If you’ve got plenty of time, it’s worth perusing; if not, you can skip it without missing much.

The Palais Princier. Towering over the market and surrounding area, the Palais Princier is a castle with commanding views of the harbor, the mountains, and Monte Carlo. Here’s where the vertiginous hills I mentioned earlier come into play: to reach the castle by foot, you must ascend a fairly steep road with scattered steps for a total elevation gain of around 200 feet.


I didn’t go into the palace, instead electing to explore Monaco Ville, a warren of narrow lanes lined with cafes, tea rooms, shops, and artisans’ studios.

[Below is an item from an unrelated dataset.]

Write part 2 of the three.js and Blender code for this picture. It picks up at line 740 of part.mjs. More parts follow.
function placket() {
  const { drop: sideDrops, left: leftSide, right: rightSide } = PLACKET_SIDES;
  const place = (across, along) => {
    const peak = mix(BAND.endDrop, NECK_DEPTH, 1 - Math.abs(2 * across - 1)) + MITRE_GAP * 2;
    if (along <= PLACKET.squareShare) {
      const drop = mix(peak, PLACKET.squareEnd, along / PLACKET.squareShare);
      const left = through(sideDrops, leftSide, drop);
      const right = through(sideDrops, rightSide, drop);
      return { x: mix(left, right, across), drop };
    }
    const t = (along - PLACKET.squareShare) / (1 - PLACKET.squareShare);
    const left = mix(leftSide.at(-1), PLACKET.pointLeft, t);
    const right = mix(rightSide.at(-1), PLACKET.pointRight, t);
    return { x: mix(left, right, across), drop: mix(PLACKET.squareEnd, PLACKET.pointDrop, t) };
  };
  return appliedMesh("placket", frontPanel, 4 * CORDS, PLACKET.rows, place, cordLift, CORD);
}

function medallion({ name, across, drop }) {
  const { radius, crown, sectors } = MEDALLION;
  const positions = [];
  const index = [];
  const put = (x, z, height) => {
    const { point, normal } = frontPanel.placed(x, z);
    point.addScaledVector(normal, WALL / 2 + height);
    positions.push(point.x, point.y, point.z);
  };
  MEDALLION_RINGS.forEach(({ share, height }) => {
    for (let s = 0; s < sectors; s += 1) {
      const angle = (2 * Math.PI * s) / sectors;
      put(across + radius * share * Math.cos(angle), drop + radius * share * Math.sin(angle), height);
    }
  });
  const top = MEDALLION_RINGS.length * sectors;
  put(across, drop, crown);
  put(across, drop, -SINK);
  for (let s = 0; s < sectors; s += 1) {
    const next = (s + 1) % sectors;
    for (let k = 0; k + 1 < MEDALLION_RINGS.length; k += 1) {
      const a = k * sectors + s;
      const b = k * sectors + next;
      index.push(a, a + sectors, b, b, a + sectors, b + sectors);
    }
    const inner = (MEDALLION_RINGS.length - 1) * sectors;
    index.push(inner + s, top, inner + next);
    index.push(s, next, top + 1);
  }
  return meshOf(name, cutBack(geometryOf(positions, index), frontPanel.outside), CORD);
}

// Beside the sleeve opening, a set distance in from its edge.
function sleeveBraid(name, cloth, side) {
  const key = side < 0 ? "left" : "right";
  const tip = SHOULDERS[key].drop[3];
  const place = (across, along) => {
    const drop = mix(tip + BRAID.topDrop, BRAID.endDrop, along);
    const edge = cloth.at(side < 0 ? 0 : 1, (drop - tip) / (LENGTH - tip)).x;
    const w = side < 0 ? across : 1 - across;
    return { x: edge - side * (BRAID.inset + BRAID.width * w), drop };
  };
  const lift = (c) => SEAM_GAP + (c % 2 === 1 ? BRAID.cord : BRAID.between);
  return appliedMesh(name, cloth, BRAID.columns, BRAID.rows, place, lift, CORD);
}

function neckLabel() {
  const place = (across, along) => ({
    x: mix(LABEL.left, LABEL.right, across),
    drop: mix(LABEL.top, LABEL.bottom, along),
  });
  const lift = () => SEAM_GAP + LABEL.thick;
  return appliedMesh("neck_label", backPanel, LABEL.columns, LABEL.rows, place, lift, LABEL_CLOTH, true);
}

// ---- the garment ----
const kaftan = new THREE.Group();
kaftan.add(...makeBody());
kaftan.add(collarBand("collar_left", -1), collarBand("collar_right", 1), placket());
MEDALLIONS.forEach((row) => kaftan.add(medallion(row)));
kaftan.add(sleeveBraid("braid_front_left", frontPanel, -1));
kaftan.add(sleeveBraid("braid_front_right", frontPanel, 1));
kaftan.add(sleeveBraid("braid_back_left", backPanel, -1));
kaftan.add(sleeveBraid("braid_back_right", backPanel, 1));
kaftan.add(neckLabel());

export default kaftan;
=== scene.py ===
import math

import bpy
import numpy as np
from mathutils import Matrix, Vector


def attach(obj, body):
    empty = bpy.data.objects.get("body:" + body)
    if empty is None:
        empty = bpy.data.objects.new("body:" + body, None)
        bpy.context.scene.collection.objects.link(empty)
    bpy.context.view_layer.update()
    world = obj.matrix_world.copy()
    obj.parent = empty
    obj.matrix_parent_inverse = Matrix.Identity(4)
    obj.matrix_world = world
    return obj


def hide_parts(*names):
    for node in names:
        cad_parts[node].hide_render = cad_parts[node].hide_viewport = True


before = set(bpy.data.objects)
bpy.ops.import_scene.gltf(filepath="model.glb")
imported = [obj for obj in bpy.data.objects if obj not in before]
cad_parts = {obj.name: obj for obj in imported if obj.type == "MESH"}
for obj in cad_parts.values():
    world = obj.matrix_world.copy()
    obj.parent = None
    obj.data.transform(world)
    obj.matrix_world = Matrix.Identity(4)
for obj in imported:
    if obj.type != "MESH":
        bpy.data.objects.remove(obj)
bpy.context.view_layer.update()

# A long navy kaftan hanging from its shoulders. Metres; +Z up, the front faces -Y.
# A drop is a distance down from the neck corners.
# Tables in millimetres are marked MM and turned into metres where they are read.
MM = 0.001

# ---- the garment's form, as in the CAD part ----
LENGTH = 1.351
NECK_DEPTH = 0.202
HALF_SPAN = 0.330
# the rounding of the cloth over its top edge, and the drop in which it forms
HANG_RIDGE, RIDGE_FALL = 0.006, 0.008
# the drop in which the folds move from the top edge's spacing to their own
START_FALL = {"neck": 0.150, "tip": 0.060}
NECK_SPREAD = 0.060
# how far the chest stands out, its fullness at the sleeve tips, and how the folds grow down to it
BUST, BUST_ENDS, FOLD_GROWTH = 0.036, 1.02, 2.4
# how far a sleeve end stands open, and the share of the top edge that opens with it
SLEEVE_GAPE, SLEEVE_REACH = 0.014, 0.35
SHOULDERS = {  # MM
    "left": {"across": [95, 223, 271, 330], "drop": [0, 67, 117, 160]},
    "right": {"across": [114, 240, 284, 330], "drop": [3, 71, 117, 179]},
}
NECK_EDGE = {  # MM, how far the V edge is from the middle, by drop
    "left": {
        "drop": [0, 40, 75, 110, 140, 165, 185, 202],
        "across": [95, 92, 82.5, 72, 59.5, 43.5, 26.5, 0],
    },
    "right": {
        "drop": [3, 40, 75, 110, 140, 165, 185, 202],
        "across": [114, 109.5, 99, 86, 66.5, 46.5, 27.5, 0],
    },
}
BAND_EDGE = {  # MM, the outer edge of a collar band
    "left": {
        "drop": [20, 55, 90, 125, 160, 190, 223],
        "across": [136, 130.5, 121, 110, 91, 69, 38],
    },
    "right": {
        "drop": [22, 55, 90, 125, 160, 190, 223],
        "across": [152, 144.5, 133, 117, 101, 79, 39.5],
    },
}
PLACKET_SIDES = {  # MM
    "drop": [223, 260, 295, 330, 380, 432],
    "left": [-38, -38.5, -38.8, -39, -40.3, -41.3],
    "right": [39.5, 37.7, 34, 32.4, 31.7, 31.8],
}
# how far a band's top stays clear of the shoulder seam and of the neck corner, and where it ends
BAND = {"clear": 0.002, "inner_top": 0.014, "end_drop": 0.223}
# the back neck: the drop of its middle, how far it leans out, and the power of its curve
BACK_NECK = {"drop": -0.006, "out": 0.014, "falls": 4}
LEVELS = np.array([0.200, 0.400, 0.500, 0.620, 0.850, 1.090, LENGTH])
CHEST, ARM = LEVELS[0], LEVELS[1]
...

The Oceanographic Museum (Av. Saint-Martin). Less than a quarter mile from the Palace, this museum was established by Prince Albert I, who was a noted explorer and conservationist. The lower two levels comprise an excellent aquarium.



Upper floors contain an “immersive Arctic experience” – a large room whose walls, ceiling, and floor place you amidst scenes of Arctic and Antarctic wildlife – natural history exhibits relating to terrestrial and marine life in polar regions, and a fascinating exhibit of photos and gear from the Prince’s various expeditions.

There’s also an outdoor sea turtle exhibit and a rooftop terrace with beautiful views of the shoreline.


The Prince’s Car Collection (54 Rte de la Piscine). Prince Rainier III was a car enthusiast, and his collection of nearly 70 vehicles is open to the public in a modern space right next to the marina. Several of the vehicles raced in the Monaco Grand Prix and other prestigious events.

Even if you’re not a car nut, it’s a fine place to spend a half hour admiring some truly elegant designs. (You can buy a combination ticket for the Oceanographic Museum and the Car Collection for 25 euros, which is unexpectedly modest given the price of everything else in Monaco.)

I’ve enjoyed my time in Monaco and would encourage anyone who visits the French Riviera to go to Monaco for a day or so. Tux and chiseled cheekbones are optional.